Wie was hier de baas?
Wie was hier de baas? Dat is eigenlijk een hele ingewikkelde vraag, want er werd behoorlijk wat ruzie gemaakt over wie er de baas was van dit stukje land.
De keizer of de koning was de baas over alle bisschoppen, hertogen en graven in zijn rijk. Hij was hun leenheer en zij waren zijn leenmannen. Maar in de praktijk konden zij in hun vorstendom doen en laten wat zij wilden. De koning of keizer was meestal te ver weg en te druk bezig om zijn leenmannen te controleren.
De leenmannen hadden een grote invloed op wie er koning mocht zijn, omdat ze een stukje van het leger van de koning vormden. Als de leenmannen vonden dat de koning hen niet goed behandelde, konden ze in opstand komen, en proberen iemand anders koning te maken.
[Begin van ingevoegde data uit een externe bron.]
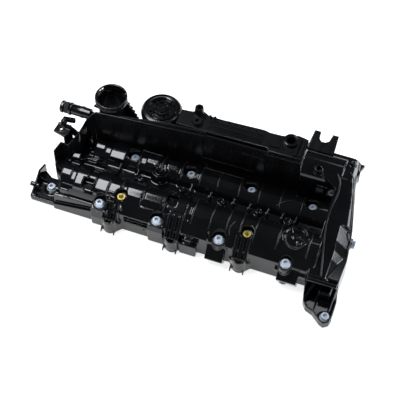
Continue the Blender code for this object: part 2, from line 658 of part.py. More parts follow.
def make_vacuum_nipple():
    """Small hose nipple that hangs in front of the breather pipe."""
    nipple = cylinder((-225.0, 77.0), 4.2, (36.0, 47.0), "Y", 20)
    union(nipple, box((-226.0, -209.0), (43.0, 46.5), (73.0, 80.0)))
    cut(nipple, cylinder((-225.0, 77.0), 2.4, (30.0, 45.0), "Y", 16))
    return finish(nipple, "vacuum_nipple", black_plastic("black_nipple", 0.3))


def make_pipe_bracket():
    """Flat lug with a hole, on two struts that stand on the tray."""
    lug = prism([(-236.0, 24.0), (-217.0, 19.0), (-217.0, 40.0), (-234.5, 41.0)], (66.0, 69.5))
    strut = [box((-219.0, -215.5), (20.0, 24.0), (TRAY_TOP + GAP, 68.0)),
             box((-219.0, -210.0), (33.0, 37.0), (TRAY_TOP + GAP, 68.0))]
    union(lug, *strut)
    cut(lug, cylinder((-226.5, 31.0), 2.6, (50.0, 90.0), segments=16))
    return finish(lug, "pipe_bracket", black_plastic("black_bracket", 0.35))


def make_cable_fork():
    """Two prongs that hold a cable above the right rear."""
    outline = [(127.0, 88.0), (166.0, 88.0), (165.5, 96.0), (164.0, 122.0), (155.5, 122.0),
               (153.5, 109.0), (149.0, 105.0), (143.5, 105.0), (139.5, 109.0), (138.0, 122.0),
               (129.0, 122.0), (127.5, 98.0)]
    fork = prism(outline, (108.0, 112.0))
    return finish(fork, "cable_fork", black_plastic("black_fork", 0.3))


# ---------------------------------------------------------------- seals
def make_perimeter_gasket():
    ring = gasket_ring(GROOVE_WIDTH - 2 * GAP, GROOVE_DEPTH - GAP, ORIGIN.z)
    return finish(ring, "perimeter_gasket", rubber("gasket_rubber"))


# ---------------------------------------------------------------- fasteners and inserts
def screw(position, seat, tip):
    """Flanged screw with a hexagon recess."""
    body = cylinder(position, 8.0, (seat, seat + 1.6), segments=16)
    union(body, cylinder(position, 6.2, (seat + 1.0, seat + 6.0), segments=16, top_radius=5.6),
          cylinder(position, SHAFT_RADIUS, (tip, seat + 1.0), segments=8))
    cut(body, cylinder(position, 2.9, (seat + 2.5, seat + 10.0), segments=6))
    return body


def make_screws():
    tall = [screw(p, HEAD_SEAT, 1.5) for p in CAM_SCREWS_FRONT + CAM_SCREWS_REAR]
    short = [screw(p, CORNER_SEAT, 0.5) for p in (CORNER_SCREW, EAR_SCREW)]
    return (finish_all(tall, "cover_screw", zinc("zinc_cover_screws"))
            + finish_all(short, "corner_screw", zinc("zinc_corner_screws")))


def make_side_screw():
    y, z = SIDE_SCREW
    body = cylinder((y, z), 6.0, (SIDE_FACE + GAP, SIDE_FACE + 4.5), "X", 16)
    union(body, cylinder((y, z), 2.6, (206.0, SIDE_FACE + 1.0), "X", 12))
    return finish(body, "side_screw", zinc("zinc_side_screw"))


def make_screw_sleeves():
    sleeves = []
    for p in CAM_SCREWS_FRONT + CAM_SCREWS_REAR:
        sleeve = cylinder(p, SLEEVE_RADIUS, (0.5, HEAD_SEAT - GAP), segments=16)
        bore = cylinder(p, SHAFT_RADIUS + GAP + 0.2, (-5.0, 60.0), segments=8)
        sleeves.append(cut(sleeve, bore))
    return finish_all(sleeves, "screw_sleeve", steel("sleeve_steel"))


def make_screw_grommets():
    rings = []
    for p in CAM_SCREWS_FRONT + CAM_SCREWS_REAR:
        ring = cylinder(p, 9.8, (TRAY_TOP + GAP, HEAD_SEAT - GAP), segments=16)
        rings.append(cut(ring, cylinder(p, SLEEVE_RADIUS + GAP, (20.0, 60.0), segments=16)))
    return finish_all(rings, "screw_grommet", rubber("grommet_rubber"))


def inserts(positions, top, name):
    """Threaded brass inserts with a flange on their bosses."""
    pieces = []
    for p in positions:
        piece = cylinder(p, INSERT_RADIUS, (top - INSERT_DEPTH, top + 0.6), segments=16)
        union(piece, cylinder(p, 5.8, (top + GAP, top + 1.4), segments=16))
        pieces.append(cut(piece, cylinder(p, 2.6, (top - 8.0, top + 10.0), segments=8)))
    return finish_all(pieces, name, brass(name + "_brass"))


# ---------------------------------------------------------------- assembly
def assemble():
    pieces = [make_cover_shell(), make_separator_housing(), make_separator_lid(), make_rear_post(),
              make_separator_baffle(), make_return_disc(), *make_cyclone_cones(),
              make_valve_cap(), make_valve_diaphragm(), make_valve_plate(), make_valve_spring(),
              make_filler_neck(), make_filler_neck_seal(), make_breather_pipe(),
              make_breather_pipe_seal(),
              make_vacuum_nipple(), make_pipe_bracket(), make_cable_fork(),
              make_perimeter_gasket(), *make_screws(), make_side_screw(),
              *make_screw_sleeves(), *make_screw_grommets(),
              *inserts(UPPER_INSERTS, UPPER_BOSS_TOP, "upper_insert"),
              *inserts(LOWER_INSERTS, LOWER_BOSS_TOP, "lower_insert")]
    empty = bpy.data.objects.new("cover_origin", None)
    cover.objects.link(empty)
    empty.location = -ORIGIN * MM
    for piece in pieces:
        piece.parent = empty


assemble()
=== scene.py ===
"""Looks of a moulded cylinder head cover with its oil separator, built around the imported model.

Shapes are made in the design frame, in millimetres: x along the crankshaft (0 between cylinders 2
and 3), y across the engine towards the separator, z up from the sealing face. TO_FRAME carries
them to the model's own frame, in metres.
"""
import math

import bmesh
import bpy
from mathutils import Matrix, Vector


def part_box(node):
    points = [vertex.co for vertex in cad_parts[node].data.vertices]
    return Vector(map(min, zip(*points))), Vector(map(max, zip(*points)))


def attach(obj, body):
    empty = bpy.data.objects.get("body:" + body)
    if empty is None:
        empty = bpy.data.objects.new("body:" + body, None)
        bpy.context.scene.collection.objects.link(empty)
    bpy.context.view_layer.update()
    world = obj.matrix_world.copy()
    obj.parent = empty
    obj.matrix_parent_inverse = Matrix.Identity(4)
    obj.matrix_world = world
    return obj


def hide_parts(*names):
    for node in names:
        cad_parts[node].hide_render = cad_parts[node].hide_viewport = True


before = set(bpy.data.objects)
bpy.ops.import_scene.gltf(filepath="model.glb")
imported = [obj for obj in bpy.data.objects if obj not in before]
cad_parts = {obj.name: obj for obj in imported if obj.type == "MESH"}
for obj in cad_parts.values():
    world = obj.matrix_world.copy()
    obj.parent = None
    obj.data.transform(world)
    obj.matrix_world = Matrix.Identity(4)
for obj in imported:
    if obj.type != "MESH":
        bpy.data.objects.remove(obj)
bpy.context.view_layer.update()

MM = 0.001
DESIGN_ZERO = Vector((0.010, -0.002, 0.001))
TO_FRAME = Matrix.Translation(DESIGN_ZERO) @ Matrix.Scale(MM, 4)
COVER = "cover"
ROUND = 96                      # sides of a large round shape
SMALL_ROUND = 40                # sides of a small round shape
METAL_GRAIN = 300.0             # scale of the noise on metal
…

Nederland was onderdeel van het koninkrijk Lotharingen. In 869 stierf de koning van Lotharingen, Lotharius II. Hij had geen kinderen, en dus geen opvolger. Vanaf dat moment werd er veel gevochten om wie zich koning van Lotharingen mocht noemen. Lotharingen viel iedere keer weer onder een andere koning.
In 925 kwam er eindelijk een beetje rust: de leider van de edelen uit Lotharingen, Giselbrecht II, besloot dat hij de Duitse koning Hendrik de Vogelaar als koning van Lotharingen wilde. Giselbrecht mocht zich nu de hertog van Lotharingen noemen. De zoon van Hendrik de Vogelaar, Otto I, erfde in 936 zijn vaders rijk. In 962 liet Otto zich tot keizer kronen, en hoorde Nederland bij het Duitse keizerrijk.